Les premières images voient se dresser faune et flore d’abord énigmatiques : des tiges de plastique multicolores poussent derrière un fond noir, pour bientôt laisser place au déploiement solennel de quelque « tentacule » de même nature. On pense alors au cinéma scientifique de Jean Painlevé (un parrainage qui fait immédiatement autorité), lequel, le premier, dota l’exercice de réelles qualités esthétiques et plastiques (sic). Ce prologue évoque même plusieurs titres en particulier, comme La Pieuvre (1928) ou encore L’Hippocampe (1934), film qui en son temps sut enchanter les surréalistes (école littéraire à laquelle l’écrivain Raymond Queneau n’est d’ailleurs pas étranger). Ensuite, la matière presque abstraite se décline en différents objets communs : récipients divers, raquettes de tennis, tourne disque, pour arriver à celui qui sert de guide à l’exploration des origines et de ses arcanes : le bol. « O temps, suspend ton bol ! », déclame la voix du commentaire dit par Pierre Dux. On aura bien sûr identifié l’effronté détournement du Lac de Lamartine, ici convoqué pour remonter la généalogie dudit bol et répondre du même coup à la fameuse question du poète visionnaire : « Objets inanimés, avez-vous donc une âme ? ».

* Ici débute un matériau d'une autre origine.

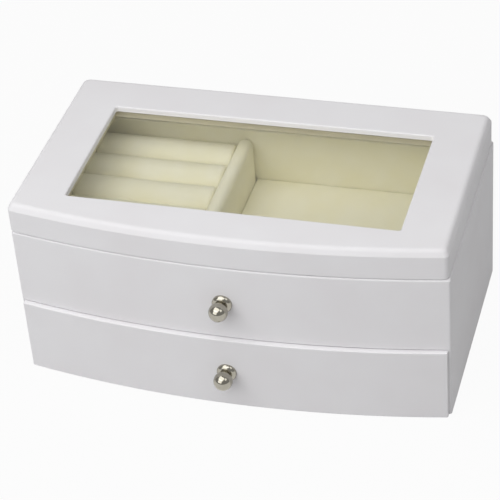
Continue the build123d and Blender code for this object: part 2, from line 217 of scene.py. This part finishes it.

On ne saurait toutefois s’en tenir à la seule dimension ludique et drolatique de la parodie. En cette fin des années cinquante, le plastique est une véritable révolution, à la fois technique et sociologique ; il n’est rien moins que l’emblème favori de la société de consommation. D’une certaine façon, les premiers plans du film commentent donc le titre, qui repose lui-aussi sur un jeu de mots : le styrène est bien un animal fabuleux, difficile à appréhender mais présent partout, dont le chant polymorphe attire les consommateurs contemporains sur les écueils du simili. Ecouter le chant du styrène, comme jadis les infortunés marins du mythe écoutaient celui des sirènes, c’est se laisser charmer, séduire par la voix mélodieuse et confiante d’une modernité au rabais. Car le styrène en question, héraut des temps modernes, n’est finalement que le produit des déchets du pétrole ou du charbon, comme le démontre le film dans les dernières scènes.

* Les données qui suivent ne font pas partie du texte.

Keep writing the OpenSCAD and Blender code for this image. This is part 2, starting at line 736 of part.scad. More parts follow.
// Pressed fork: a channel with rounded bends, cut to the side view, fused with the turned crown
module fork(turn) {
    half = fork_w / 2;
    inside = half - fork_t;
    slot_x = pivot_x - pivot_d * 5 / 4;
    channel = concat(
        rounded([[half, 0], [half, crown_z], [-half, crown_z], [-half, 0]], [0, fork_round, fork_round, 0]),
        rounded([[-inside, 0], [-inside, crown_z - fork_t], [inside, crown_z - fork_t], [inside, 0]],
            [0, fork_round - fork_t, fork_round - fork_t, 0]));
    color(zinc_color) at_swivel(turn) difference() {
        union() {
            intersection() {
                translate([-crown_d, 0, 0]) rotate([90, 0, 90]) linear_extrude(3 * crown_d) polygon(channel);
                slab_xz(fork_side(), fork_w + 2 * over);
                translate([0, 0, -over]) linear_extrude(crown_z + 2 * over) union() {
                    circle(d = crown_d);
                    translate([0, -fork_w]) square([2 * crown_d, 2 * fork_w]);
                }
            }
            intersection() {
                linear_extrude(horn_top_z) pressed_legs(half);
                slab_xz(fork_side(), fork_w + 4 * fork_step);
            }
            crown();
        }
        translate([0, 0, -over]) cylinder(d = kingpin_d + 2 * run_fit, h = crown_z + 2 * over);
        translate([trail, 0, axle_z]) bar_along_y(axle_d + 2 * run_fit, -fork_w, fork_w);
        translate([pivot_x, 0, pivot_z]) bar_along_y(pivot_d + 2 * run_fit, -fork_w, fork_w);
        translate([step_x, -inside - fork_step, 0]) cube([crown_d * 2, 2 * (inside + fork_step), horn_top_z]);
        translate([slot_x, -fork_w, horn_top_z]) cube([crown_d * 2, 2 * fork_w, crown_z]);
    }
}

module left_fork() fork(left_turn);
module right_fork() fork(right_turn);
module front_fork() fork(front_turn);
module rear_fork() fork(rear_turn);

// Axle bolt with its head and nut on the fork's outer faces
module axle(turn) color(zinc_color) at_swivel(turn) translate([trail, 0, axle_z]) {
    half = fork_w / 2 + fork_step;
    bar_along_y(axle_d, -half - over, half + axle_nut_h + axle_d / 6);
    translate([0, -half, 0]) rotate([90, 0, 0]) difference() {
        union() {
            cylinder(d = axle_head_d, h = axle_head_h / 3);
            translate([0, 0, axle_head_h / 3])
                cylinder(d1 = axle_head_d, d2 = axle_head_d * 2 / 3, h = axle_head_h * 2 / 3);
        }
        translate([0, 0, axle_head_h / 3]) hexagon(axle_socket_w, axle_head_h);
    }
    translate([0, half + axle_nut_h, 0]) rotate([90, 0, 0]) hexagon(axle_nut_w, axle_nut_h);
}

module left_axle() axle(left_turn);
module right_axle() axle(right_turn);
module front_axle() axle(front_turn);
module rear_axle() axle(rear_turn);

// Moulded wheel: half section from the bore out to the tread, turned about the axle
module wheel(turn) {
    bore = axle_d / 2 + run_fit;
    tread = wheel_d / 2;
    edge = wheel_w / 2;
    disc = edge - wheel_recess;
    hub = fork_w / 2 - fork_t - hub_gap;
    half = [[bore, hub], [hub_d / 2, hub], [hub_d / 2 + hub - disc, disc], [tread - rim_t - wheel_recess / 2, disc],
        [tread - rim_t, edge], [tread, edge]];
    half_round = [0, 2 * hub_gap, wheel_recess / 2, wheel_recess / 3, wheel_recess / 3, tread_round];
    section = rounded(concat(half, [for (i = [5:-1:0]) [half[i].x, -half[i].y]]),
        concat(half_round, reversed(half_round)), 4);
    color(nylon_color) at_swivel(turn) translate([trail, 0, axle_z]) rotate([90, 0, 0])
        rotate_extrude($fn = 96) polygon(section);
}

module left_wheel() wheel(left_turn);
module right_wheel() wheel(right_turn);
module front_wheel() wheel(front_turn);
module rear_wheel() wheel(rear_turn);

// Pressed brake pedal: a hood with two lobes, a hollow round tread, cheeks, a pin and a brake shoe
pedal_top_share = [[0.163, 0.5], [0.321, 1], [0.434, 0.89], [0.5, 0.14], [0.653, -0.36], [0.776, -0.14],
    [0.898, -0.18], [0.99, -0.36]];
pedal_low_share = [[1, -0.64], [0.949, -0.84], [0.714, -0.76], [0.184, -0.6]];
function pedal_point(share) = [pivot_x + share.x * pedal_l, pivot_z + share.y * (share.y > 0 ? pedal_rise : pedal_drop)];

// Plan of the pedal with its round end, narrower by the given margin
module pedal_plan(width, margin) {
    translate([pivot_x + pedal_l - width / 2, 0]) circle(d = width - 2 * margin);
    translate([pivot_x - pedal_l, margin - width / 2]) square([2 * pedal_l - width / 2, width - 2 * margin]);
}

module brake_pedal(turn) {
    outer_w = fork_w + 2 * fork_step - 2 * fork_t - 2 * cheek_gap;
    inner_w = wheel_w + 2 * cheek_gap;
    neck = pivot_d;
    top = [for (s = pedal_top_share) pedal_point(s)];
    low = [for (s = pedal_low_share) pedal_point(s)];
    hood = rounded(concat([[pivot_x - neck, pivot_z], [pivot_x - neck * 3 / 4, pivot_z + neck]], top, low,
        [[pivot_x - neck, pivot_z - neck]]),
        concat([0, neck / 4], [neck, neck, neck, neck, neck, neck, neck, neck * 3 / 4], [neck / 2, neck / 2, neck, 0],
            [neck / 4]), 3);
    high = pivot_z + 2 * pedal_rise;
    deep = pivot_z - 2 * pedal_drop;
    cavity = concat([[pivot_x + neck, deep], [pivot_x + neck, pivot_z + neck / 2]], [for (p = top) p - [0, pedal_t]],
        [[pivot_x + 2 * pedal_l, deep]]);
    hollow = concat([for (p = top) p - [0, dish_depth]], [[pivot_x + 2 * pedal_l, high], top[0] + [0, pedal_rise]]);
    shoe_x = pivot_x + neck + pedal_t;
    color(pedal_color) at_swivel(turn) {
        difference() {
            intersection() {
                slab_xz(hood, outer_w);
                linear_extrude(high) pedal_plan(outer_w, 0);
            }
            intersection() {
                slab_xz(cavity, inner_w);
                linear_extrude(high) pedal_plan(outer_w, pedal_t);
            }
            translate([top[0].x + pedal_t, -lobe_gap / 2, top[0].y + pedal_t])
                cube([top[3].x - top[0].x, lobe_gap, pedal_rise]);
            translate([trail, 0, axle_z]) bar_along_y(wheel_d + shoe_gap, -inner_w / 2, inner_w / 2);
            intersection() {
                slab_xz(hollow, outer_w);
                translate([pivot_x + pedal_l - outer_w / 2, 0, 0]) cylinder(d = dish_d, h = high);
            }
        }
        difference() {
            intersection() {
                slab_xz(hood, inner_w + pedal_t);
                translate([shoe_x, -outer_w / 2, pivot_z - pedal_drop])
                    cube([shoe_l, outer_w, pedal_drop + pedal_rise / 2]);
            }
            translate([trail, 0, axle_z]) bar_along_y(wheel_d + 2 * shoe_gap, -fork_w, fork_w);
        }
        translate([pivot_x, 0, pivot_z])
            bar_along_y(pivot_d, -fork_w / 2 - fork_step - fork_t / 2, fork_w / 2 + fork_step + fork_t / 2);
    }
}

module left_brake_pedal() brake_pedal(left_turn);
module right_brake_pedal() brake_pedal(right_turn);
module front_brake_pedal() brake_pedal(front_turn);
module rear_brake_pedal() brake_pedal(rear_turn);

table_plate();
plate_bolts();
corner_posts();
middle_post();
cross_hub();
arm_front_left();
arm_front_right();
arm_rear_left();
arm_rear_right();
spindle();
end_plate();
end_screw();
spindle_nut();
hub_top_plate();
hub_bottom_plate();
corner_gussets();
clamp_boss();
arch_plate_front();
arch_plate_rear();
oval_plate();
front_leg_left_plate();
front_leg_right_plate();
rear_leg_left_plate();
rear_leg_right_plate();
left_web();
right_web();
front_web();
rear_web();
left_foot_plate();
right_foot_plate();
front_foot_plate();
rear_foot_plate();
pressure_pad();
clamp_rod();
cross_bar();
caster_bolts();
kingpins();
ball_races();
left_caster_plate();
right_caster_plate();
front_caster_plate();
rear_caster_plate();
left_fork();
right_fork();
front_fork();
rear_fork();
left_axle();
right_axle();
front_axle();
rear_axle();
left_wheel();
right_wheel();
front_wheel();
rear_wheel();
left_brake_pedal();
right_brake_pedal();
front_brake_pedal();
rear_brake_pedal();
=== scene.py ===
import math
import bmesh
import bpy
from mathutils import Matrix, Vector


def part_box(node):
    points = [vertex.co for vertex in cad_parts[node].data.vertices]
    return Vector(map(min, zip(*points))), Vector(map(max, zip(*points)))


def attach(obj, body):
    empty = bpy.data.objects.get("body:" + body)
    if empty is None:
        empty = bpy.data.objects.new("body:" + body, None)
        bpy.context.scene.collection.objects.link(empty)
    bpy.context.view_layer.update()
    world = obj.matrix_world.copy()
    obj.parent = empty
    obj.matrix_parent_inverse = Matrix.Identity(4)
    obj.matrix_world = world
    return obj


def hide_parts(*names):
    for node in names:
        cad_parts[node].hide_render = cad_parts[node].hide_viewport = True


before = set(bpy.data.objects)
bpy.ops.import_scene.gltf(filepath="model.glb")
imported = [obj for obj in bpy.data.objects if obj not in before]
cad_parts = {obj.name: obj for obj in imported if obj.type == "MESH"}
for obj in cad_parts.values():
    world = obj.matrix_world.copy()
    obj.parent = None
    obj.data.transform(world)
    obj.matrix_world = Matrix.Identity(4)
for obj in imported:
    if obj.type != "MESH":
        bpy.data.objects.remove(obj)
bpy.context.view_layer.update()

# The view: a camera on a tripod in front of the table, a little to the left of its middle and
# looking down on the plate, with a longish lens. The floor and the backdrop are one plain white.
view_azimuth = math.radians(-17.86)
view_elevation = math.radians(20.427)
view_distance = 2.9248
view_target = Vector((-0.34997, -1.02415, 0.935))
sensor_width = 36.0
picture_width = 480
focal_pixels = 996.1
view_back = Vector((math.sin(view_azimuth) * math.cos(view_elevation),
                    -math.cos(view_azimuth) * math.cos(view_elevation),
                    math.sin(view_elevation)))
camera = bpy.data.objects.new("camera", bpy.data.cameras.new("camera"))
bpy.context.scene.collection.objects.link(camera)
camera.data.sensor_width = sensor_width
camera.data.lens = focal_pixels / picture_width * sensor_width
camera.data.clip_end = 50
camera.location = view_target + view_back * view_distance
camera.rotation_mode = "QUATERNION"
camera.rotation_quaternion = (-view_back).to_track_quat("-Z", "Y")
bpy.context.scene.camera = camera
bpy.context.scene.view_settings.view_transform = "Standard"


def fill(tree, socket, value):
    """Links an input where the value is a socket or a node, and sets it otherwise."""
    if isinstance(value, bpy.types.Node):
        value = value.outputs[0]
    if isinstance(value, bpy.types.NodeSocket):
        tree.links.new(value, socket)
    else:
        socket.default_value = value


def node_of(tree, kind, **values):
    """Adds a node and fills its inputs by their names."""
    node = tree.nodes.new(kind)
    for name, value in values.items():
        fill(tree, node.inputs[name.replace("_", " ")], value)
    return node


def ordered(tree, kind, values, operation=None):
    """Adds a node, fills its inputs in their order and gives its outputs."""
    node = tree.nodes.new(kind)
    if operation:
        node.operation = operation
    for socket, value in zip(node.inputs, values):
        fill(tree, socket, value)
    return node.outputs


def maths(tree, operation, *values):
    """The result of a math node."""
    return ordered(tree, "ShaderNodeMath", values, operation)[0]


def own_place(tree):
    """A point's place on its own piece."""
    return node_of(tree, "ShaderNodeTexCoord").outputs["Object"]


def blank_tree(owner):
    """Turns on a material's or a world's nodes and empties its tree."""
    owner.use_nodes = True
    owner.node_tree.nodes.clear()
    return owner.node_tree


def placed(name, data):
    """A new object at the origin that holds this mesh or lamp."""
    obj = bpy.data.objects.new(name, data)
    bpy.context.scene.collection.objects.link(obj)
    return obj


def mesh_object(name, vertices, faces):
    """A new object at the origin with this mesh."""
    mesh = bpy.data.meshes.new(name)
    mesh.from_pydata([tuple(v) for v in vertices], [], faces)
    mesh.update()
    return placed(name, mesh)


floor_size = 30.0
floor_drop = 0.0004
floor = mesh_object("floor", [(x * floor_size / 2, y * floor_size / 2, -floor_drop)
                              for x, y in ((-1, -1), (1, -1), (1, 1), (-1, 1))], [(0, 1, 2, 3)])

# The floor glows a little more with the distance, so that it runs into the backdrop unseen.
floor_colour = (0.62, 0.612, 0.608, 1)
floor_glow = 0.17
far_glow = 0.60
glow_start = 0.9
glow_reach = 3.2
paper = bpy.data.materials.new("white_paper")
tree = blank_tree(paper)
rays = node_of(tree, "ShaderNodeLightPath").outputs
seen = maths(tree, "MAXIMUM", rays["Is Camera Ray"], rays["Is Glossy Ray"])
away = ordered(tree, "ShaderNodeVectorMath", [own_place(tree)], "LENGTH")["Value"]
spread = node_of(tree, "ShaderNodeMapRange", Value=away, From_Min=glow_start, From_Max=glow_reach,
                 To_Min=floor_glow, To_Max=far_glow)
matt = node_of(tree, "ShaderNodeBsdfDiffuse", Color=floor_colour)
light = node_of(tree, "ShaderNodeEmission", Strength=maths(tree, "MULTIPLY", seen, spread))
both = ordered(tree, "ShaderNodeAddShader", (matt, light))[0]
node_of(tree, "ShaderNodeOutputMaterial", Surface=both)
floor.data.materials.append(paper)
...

Preuve qu’il s’agit bien d’un véritable phénomène de société, Roland Barthes lui consacre l’une de ses Mythologies un an auparavant (éditions du Seuil, 1957). Sous la plume du sémiologue, l’article « Plastique » se lit comme un scénario potentiel pour le futur film de Resnais, l’humour y compris. « Malgré ses noms de berger grec – Polystyrène, Phénoplaste, Polyvinyle, Polyéthylène – , le plastique […] est essentiellement une substance alchimique », écrit Roland Barthes. « Il est en somme un spectacle à déchiffrer », ajoute-t-il, et c’est précisément ce à quoi s’attache le film de Resnais. L’analyste y voit une révolution dans la mode du simili : « c’est la première matière magique qui consente au prosaïsme […] Pour la première fois, l’artifice vise au commun, non au rare ». Une fantasmagorie de l’ordinaire que le film cultive constamment, parfois même « à distance ». Ainsi, deux plans séparés dans la continuité semblent cependant se regarder, en une sorte de champ-contrechamp imaginaire : un bol rouge en lévitation dans l’espace, comme une soucoupe volante venue d’une autre planète (« question controversée, obscure origine »), et un technicien devant un panneau de contrôle, face caméra, comme s’il manœuvrait à l’atterrissage de l’objet volant enfin identifié. Effet d’images potentiel (et doué d’un certain sens de la subversion compte tenu de la nature institutionnelle de la commande de départ), camouflage du sens profond dans l’implicite et la polysémie rieuse, qui déjà indiquent la double appartenance d’Alain Resnais cinéaste : documentariste de science-fiction et arpenteur de l’image lunaire.